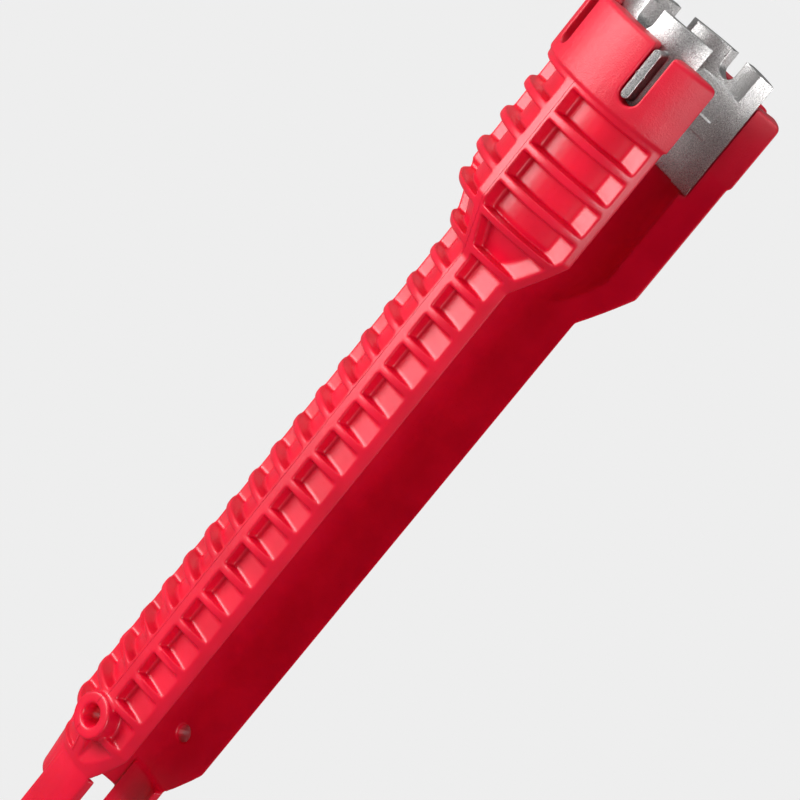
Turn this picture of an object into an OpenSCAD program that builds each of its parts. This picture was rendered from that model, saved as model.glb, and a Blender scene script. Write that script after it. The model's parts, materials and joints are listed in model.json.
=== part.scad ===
// Basin wrench with an open channel body and two lift-out metal inserts.
// The turning axis is Z, the head is up and the long slot faces -Y.
// Z = 0 is the mouth of the end insert.

/* [Body lengths] */
// Height of the plastic head end above the end insert's mouth
head_end_z = 277; // [270:1:290]
// Length of the smooth band round the head end
band_h = 18.2; // [17:0.1:22]
// Distance from the head end down to where the head starts to narrow
head_h = 52; // [50:0.5:54]
// Axial length of the shoulder between head and grip
shoulder_h = 14.5; // [12:0.5:18]
// Height of the foot's lower face, where the two prongs start
prong_root_z = 49.3; // [46:0.1:52]
// Axial length of the tapered foot above the prongs
foot_h = 11.2; // [9:0.1:13]

/* [Body sections] */
// Radius of the rounding round the head end
end_round = 1.4; // [0.8:0.1:1.6]
// Radius of the smooth band
band_r = 26.8; // [26:0.1:28]
// Outer radius of the ribbed head
head_r = 26.2; // [25.5:0.1:26.8]
// Outer radius of the ribbed grip
grip_r = 19; // [18.5:0.1:20]
// Radius at the foot's lower face
foot_r = 15.7; // [15.3:0.1:16.5]
// Full width of the slot along the body
slot_w = 27.4; // [26:0.2:28]
// Wall of the flanges beside the slot
flange_t = 2.0; // [1.6:0.1:2.4]
// Radius of the bore through the grip
grip_bore_r = 13.7; // [13.2:0.1:13.7]
// Radius of the seat that holds the head insert
seat_r = 20; // [19.5:0.1:20.2]
// Radius of the head below that seat
throat_r = 18.6; // [18:0.1:19]
// Radius of the pocket floors in the head
head_floor_r = 22.2; // [22:0.1:23]
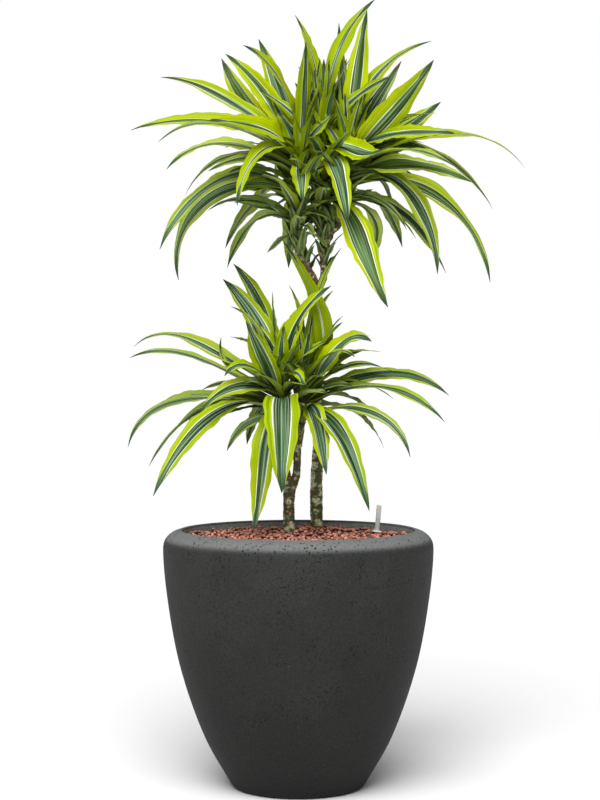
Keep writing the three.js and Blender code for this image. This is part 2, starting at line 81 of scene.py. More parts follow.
# The loose lumps. Strays and the distance of the rows are shares of the spacing, sizes of the
# mean radius. A lump is lifted from LOWEST by up to RANGE; a higher CROWDING leaves more of them
# low. Painted shade darkens its sides below LIT, over SHADED, and the whole lump when its lift is
# under DEEP.
LUMP_SEED = 27
LUMP_KINDS = 10
LUMP_STRAY = 0.2
LUMP_ROW = 0.866
LUMP_SIZE = (0.78, 1.16)
LUMP_STRETCH = (0.93, 1.07)
LUMP_LOWEST = -4.0
LUMP_RANGE = 8.8
LUMP_CROWDING = 1.7
LUMP_SUNK = 0.3
LUMP_LIT = 0.62
LUMP_SHADED = 0.85
LUMP_DEEP = 0.3
LUMP_DARKENS = 4.2
LUMP_DARKEST = 0.8

# ------------------------------------------------------------------ canes

# Centre line points and the radius there, from the lower end up; how brown the trunk and the
# limbs are at their two ends; the height below which the cut foot shows its red-brown stub.
CANES = {
    "short_cane": {
        "seed": 5, "brown": ((-0.25, 0.55), (0.6, 0.35)), "stub": None,
        "trunk": [
            (-15.2, 70, 285, 9.6), (-15.2, 70, 400, 9.6), (-15.4, 70, 452, 9.4),
            (-13.2, 70, 480, 10.2), (-11.5, 70, 489, 7.5),
        ],
        "limbs": [
            [(-13.5, 70, 474, 7), (-18.6, 69, 498, 5.2), (-19.6, 67, 535, 4.6),
             (-22.9, 65.8, 564, 5), (-24, 66, 575, 5.6)],
            [(-9.5, 70, 472, 7), (-3.4, 71, 494, 6.6), (-1, 73, 535, 6),
             (3.7, 73.7, 564, 6), (4.5, 74, 575, 6.2)],
            [(-19, 68, 507, 3.4), (-13.5, 66.5, 513, 2.6)],
        ],
    },
    "tall_cane": {
        "seed": 9, "brown": ((-0.4, 0.75), (0.55, 0.9)), "stub": 409,
        "trunk": [
            (30.4, 112, 285, 9.8), (30.4, 112, 407, 9.8), (30, 112, 436, 10.6), (30.2, 112, 486, 10),
            (35, 111, 567, 9.8), (30.4, 110, 618, 9.4), (33, 109, 699, 8.4), (28.8, 109, 741, 7.4),
            (28.6, 108, 786, 7.2), (32, 108, 806, 8.2), (33, 108, 813, 5.5),
        ],
        "limbs": [
            [(32, 108, 800, 6.6), (24, 106, 819, 5.8), (9.6, 102, 840, 5.2), (-0.6, 98.6, 858, 5),
             (-2.8, 97.9, 869, 5), (-2.4, 98, 880, 5.6)],
            [(33, 108, 798, 6.8), (41.5, 110, 818, 6), (42, 112, 846, 5.8), (46, 112, 874, 6),
             (47, 111, 882, 4.4)],
            [(45, 112, 868, 5), (38, 115.5, 889, 4.6), (35.5, 117.6, 904, 4.8), (36, 118, 915, 5.4)],
            [(45.5, 112, 870, 5), (53, 109, 891, 4.8), (65, 104, 901, 4.8), (69.6, 102.4, 913, 5),
             (71, 102, 924, 5.4)],
        ],
    },
}

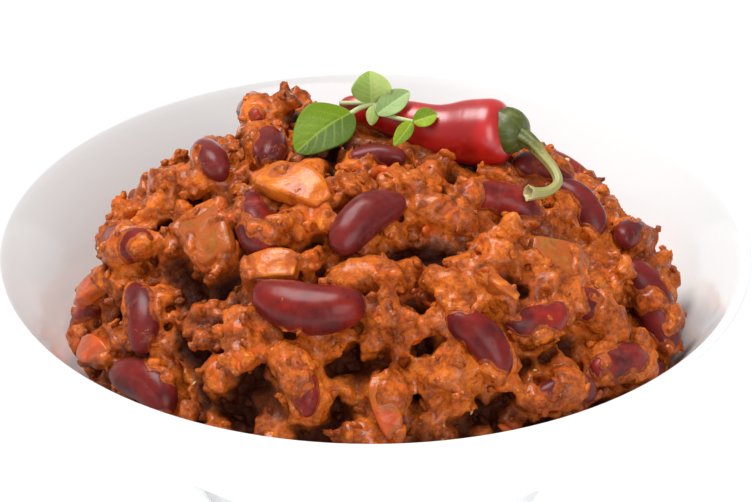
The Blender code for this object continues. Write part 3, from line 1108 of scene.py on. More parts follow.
━━━━━━━━
# [WRITTEN EXERCISE]
Please print the lines from the start of the records up to and including the line with "the end insert.", copying each one exactly and leaving out the rest.

# [THE RESULT]
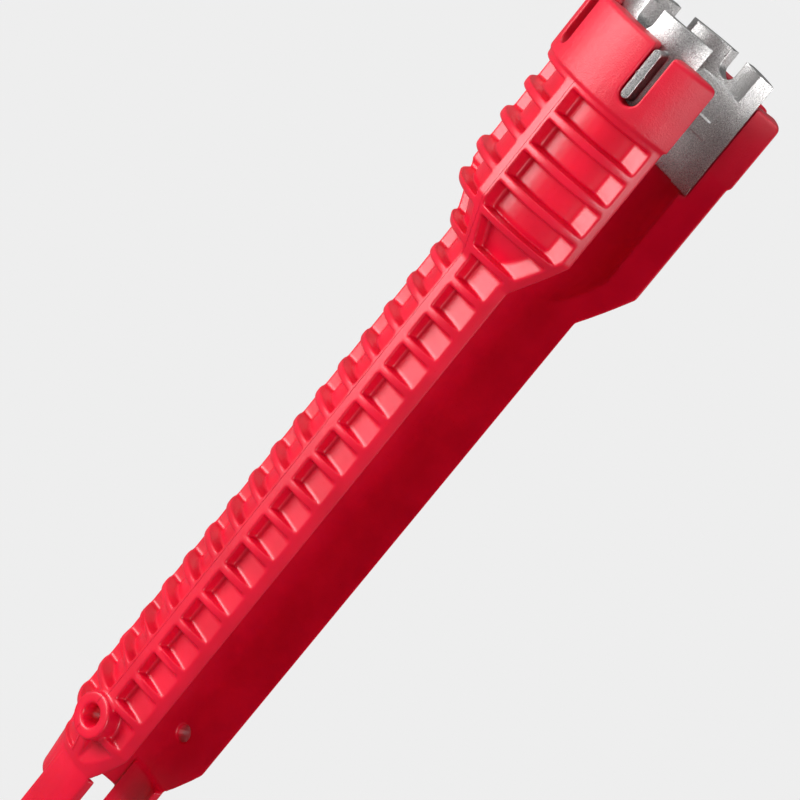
Turn this picture of an object into an OpenSCAD program that builds each of its parts. This picture was rendered from that model, saved as model.glb, and a Blender scene script. Write that script after it. The model's parts, materials and joints are listed in model.json.
=== part.scad ===
// Basin wrench with an open channel body and two lift-out metal inserts.
// The turning axis is Z, the head is up and the long slot faces -Y.
// Z = 0 is the mouth of the end insert.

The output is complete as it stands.